Skip factory resets and account removal unless Gravity or the device provider specifically directs the action. Those steps can erase useful configuration or turn one fault into several.

FAQ

How long does Gravity Payments setup take?

Gravity says approval normally takes one to two business days, followed by two to three business days for equipment shipping. Integration, delivery and activation can extend the complete launch beyond that published window.

Does Gravity Payments provide terminals?

Yes. Gravity lists countertop, portable, mobile and integration-only devices, with published purchase prices and possible rental options.

Can Gravity Payments work without a physical terminal?

Sometimes. An enabled Gravity Dashboard Virtual Terminal can accept browser-based payments from an internet-connected device, but those payments are card-not-present and may be priced differently from qualifying in-person transactions.

Why will my PAX A80 not connect?

Check Wi-Fi coverage and confirm that the network details match exactly, including capitalization. Gravity also recommends restarting both the terminal and access point, then allowing time for the connection to return. Persistent or intermittent failures may involve coverage or competing Wi-Fi channels.

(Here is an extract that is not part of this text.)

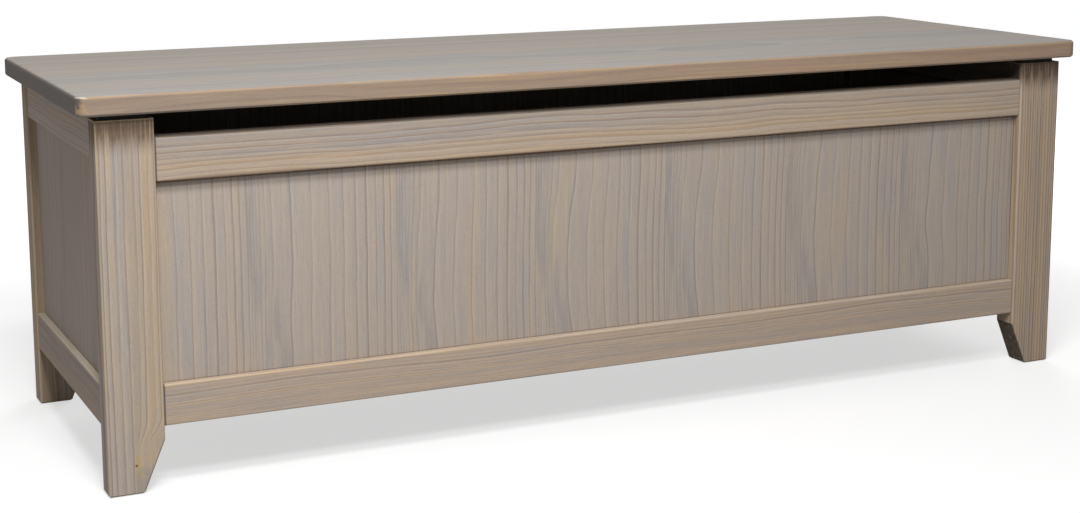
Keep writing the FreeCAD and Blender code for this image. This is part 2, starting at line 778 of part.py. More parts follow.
BRACKET_SCREW_X = total(TAB_HIGH, "dims.bracket_reach / 2")
BRACKET_SCREW_YS = around(PIVOT_Y, "dims.stay_screw_pitch")


def make_stay_bracket():
    """Angle bracket under the lid: flange with two screws, tab that carries the rivet."""
    body = new_body("stay_lid_bracket")
    flange_low = less(LID_UNDER, "dims.stay_thickness")
    block(body, "flange", rectangle(
        TAB_LOW, total(TAB_HIGH, "dims.bracket_reach"),
        *around(PIVOT_Y, "dims.bracket_width")), flange_low, LID_UNDER)
    low_y, high_y = around(PIVOT_Y, "dims.tab_width")
    tip_z = less(PIVOT_Z, "dims.tab_width / 2")
    bevel = "dims.tab_bevel"
    tab = new_sketch(body, "tab_outline", "YZ_Plane", TAB_LOW)
    draw_outline(tab, [
        (low_y, flange_low), (low_y, total(tip_z, bevel)), (total(low_y, bevel), tip_z),
        (less(high_y, bevel), tip_z), (high_y, total(tip_z, bevel)), (high_y, flange_low),
    ])
    extrude(body, "tab", tab, "dims.stay_thickness")
    rod(body, "rivet_hole", PIVOT_Y, PIVOT_Z, "dims.rivet_radius", TAB_LOW, TAB_HIGH, cut=True)
    screw_holes(body, [(BRACKET_SCREW_X, along_y) for along_y in BRACKET_SCREW_YS], "XY_Plane")


PLATE_HIGH = total(STAY_WALL, "dims.stay_plate_thickness")
PLATE_SCREW_YS = around(STUD_Y, "dims.stay_screw_pitch")


def make_stay_plate():
    """Plate on the side rail with the hexagon-headed stud that the arm slides over."""
    body = new_body("stay_stud_plate")
    block(body, "plate", rectangle(
        STAY_WALL, PLATE_HIGH, *around(STUD_Y, "dims.stay_plate_length")),
        *around(STUD_Z, "dims.stay_plate_height"))
    rod(body, "stud", STUD_Y, STUD_Z, "dims.stay_stud_radius", PLATE_HIGH, TAB_LOW)
    head = new_sketch(body, "head_outline", "YZ_Plane", TAB_LOW)
    draw_outline(head, [
        ("{0} + dims.stay_head_radius * cos({1})".format(STUD_Y, angle),
         "{0} + dims.stay_head_radius * sin({1})".format(STUD_Z, angle))
        for angle in range(0, 360, 360 // STUD_HEAD_CORNERS)])
    extrude(body, "head", head, "dims.stay_head_height")
    screw_holes(body, [(along_y, STUD_Z) for along_y in PLATE_SCREW_YS], "YZ_Plane")


def make_hardware_screws():
    """Short screws of hinges and stay: one group in the lid and one in the case."""
    lid_group = new_body("lid_hardware_screws")
    case_group = new_body("case_hardware_screws")
    for side in (LEFT, RIGHT):
        hinge_screws(lid_group, side, LID_LEAF_LOW, 0)
        hinge_screws(case_group, side, CASE_LEAF_TOP, 180)
    bracket_places = [(BRACKET_SCREW_X, less(LID_UNDER, "dims.stay_thickness"),
                       "-1 * " + along_y) for along_y in BRACKET_SCREW_YS]
    screws(lid_group, "stay_screw", bracket_places, "dims.stay_thickness", "XZ_Plane", 0)
    plate_places = [(PLATE_HIGH, along_y, STUD_Z) for along_y in PLATE_SCREW_YS]
    screws(case_group, "stay_screw", plate_places, "dims.stay_plate_thickness", "XY_Plane", 90)


# ---------------------------------------------------------------- assembly

def build():
    for side in (LEFT, RIGHT):
        for end in (FRONT, BACK):
            make_post(side, end)
    for end in (FRONT, BACK):
        for level in LEVELS:
            make_long_rail(end, level)
        make_long_panel(end)
        make_long_cleat(end)
    for side in (LEFT, RIGHT):
        for level in LEVELS:
            make_side_rail(side, level)
        make_side_panel(side)
        make_side_cleat(side)
    make_bottom()
    make_bearer()
    make_cleat_brads()
    make_lid()
    for side in (LEFT, RIGHT):
        make_batten(side)
        make_hinge(side)
    make_batten_brads()
    make_buffers()
    make_stay_arm()
    make_stay_rivet()
    make_stay_bracket()
    make_stay_plate()
    make_hardware_screws()


def check():
    """Stop on a failed feature, an empty cut or a bad shape."""
    doc.recompute()
    for item in doc.Objects:
        if "Invalid" in item.State or "Error" in item.State:
            raise RuntimeError("{0} failed: {1}".format(item.Label, item.State))
        if item.TypeId == "PartDesign::Pocket":
            removed = item.BaseFeature.Shape.Volume - item.Shape.Volume
            if removed < 1:
                raise RuntimeError("{0} of {1} cuts nothing".format(
                    item.Label, item.getParentGeoFeatureGroup().Label))
    for node in nodes:
        if node.Shape.isNull() or not node.Shape.isValid():
            raise RuntimeError(node.Label + " has no valid shape")


def write():
    os.makedirs("parts", exist_ok=True)
    for node in nodes:
        node.Shape.exportStep("parts/" + node.Label + ".step")


fill_sheet()
build()
check()
write()
print(len(nodes), "nodes")
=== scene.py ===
"""Looks of a blanket chest in grey-washed pine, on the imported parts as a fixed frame.

Lengths are in metres, as in the frame, except in the wood's own coordinates and in the values
that end in _MM, which are in millimetres.
"""
import math

import bpy
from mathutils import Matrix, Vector


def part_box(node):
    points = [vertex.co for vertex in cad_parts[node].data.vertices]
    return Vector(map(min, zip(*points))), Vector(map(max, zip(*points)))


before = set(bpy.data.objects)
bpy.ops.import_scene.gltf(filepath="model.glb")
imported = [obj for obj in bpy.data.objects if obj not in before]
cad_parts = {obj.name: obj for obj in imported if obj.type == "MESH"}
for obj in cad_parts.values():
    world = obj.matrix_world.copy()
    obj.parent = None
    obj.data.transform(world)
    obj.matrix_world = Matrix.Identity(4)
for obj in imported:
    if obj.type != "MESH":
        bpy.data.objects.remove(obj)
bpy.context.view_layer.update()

X, Y, Z = 0, 1, 2
MM = 1000.0


def srgb(red, green, blue):
    """Linear colour, with alpha, from the 0-255 values that a screen shows."""
    def linear(value):
        value /= 255
        return value / 12.92 if value <= 0.04045 else ((value + 0.055) / 1.055) ** 2.4
    return (linear(red), linear(green), linear(blue), 1.0)


# ------------------------------------------------------------------ shader building

# A Mix node has sockets for every kind of value. These are the ones for colours.
MIX_FIRST, MIX_SECOND, MIX_RESULT = 6, 7, 2


class Shader:
    """The node tree of a material or world: each method adds a node and returns its output."""

    def __init__(self, owner):
        owner.use_nodes = True
        self.owner = owner
        self.tree = owner.node_tree
        self.tree.nodes.clear()

    def node(self, kind, **settings):
        made = self.tree.nodes.new(kind)
        for key, value in settings.items():
            setattr(made, key, value)
        return made

    def feed(self, socket, value):
        """Link an output, or set a plain value."""
        if isinstance(value, bpy.types.NodeSocket):
            self.tree.links.new(value, socket)
        else:
            socket.default_value = value

    def coordinates(self, kind):
        return self.node("ShaderNodeTexCoord").outputs[kind]

    def math(self, operation, *values):
        made = self.node("ShaderNodeMath", operation=operation)
        for socket, value in zip(made.inputs, values):
            self.feed(socket, value)
        return made.outputs[0]

    def add(self, first, second):
        return self.math("ADD", first, second)

    def times(self, first, second):
        return self.math("MULTIPLY", first, second)

    def hypotenuse(self, first, second):
        return self.math("SQRT", self.add(self.math("POWER", first, 2.0),
                                          self.math("POWER", second, 2.0)))

    def vector(self, x, y, z):
        made = self.node("ShaderNodeCombineXYZ")
        for socket, value in zip(made.inputs, (x, y, z)):
            self.feed(socket, value)
        return made.outputs[0]

    def split(self, vector):
        made = self.node("ShaderNodeSeparateXYZ")
        self.feed(made.inputs[0], vector)
        return list(made.outputs)

    def noise(self, vector, scale=1.0, detail=2.0, roughness=0.5):
        """Noise from 0 to 1, and its three colour channels, over a vector."""
        made = self.node("ShaderNodeTexNoise", noise_dimensions="3D")
        self.feed(made.inputs["Vector"], vector)
        made.inputs["Scale"].default_value = scale
        made.inputs["Detail"].default_value = detail
        made.inputs["Roughness"].default_value = roughness
        return made.outputs["Fac"], made.outputs["Color"]

    def chance(self, value):
        """Three random numbers from 0 to 1 that stay the same while value does."""
        made = self.node("ShaderNodeTexWhiteNoise", noise_dimensions="1D")
        self.feed(made.inputs["W"], value)
        return self.split(made.outputs["Color"])

    def ramp(self, value, low, high, start=0.0, finish=1.0):
        """Smooth step from start to finish as value goes from low to high."""
        made = self.node("ShaderNodeMapRange", interpolation_type="SMOOTHSTEP")
        for socket, number in zip(made.inputs, (value, low, high, start, finish)):
            self.feed(socket, number)
        return made.outputs[0]

    def mix(self, first, second, share):
        """Colour that goes from first to second as share goes from 0 to 1."""
        made = self.node("ShaderNodeMix", data_type="RGBA")
        self.feed(made.inputs["Factor"], share)
        self.feed(made.inputs[MIX_FIRST], first)
        self.feed(made.inputs[MIX_SECOND], second)
        return made.outputs[MIX_RESULT]

    def scale_colour(self, colour, factor):
        made = self.node("ShaderNodeVectorMath", operation="SCALE")
        self.feed(made.inputs[0], colour)
        self.feed(made.inputs["Scale"], factor)
        return made.outputs[0]

    def bump(self, height, distance, strength):
        made = self.node("ShaderNodeBump")
        made.inputs["Strength"].default_value = strength
        made.inputs["Distance"].default_value = distance
        self.feed(made.inputs["Height"], height)
        return made.outputs[0]

    def close(self, surface, output="ShaderNodeOutputMaterial"):
        """Make surface what the tree gives, and return the tree's owner."""
        self.feed(self.node(output).inputs["Surface"], surface)
        return self.owner

    def principled(self, **inputs):
        """Close the material with a principled surface."""
        made = self.node("ShaderNodeBsdfPrincipled")
        for name, value in inputs.items():
            self.feed(made.inputs[name.replace("_", " ")], value)
        return self.close(made.outputs[0])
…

Where is the Gravity Payments merchant ID?

In the post-installation email or merchant statement.

Can a Clover Flex use public guest Wi-Fi?

Gravity instructs merchants to use a closed WPA or WPA2-protected network and to provide customers with a separate network. A business should not place its payment terminal on the same guest network offered to visitors.

What should be tested before opening?

Run the approved test workflow, confirm the transaction appears under the correct account or location, inspect receipt printing and verify access to the required reporting tools. For an integrated setup, confirm that the payment is also reflected in the connected business software.

A reliable launch depends less on how quickly the box arrives than on whether the chosen device, network, account and software connection were matched before the first live transaction.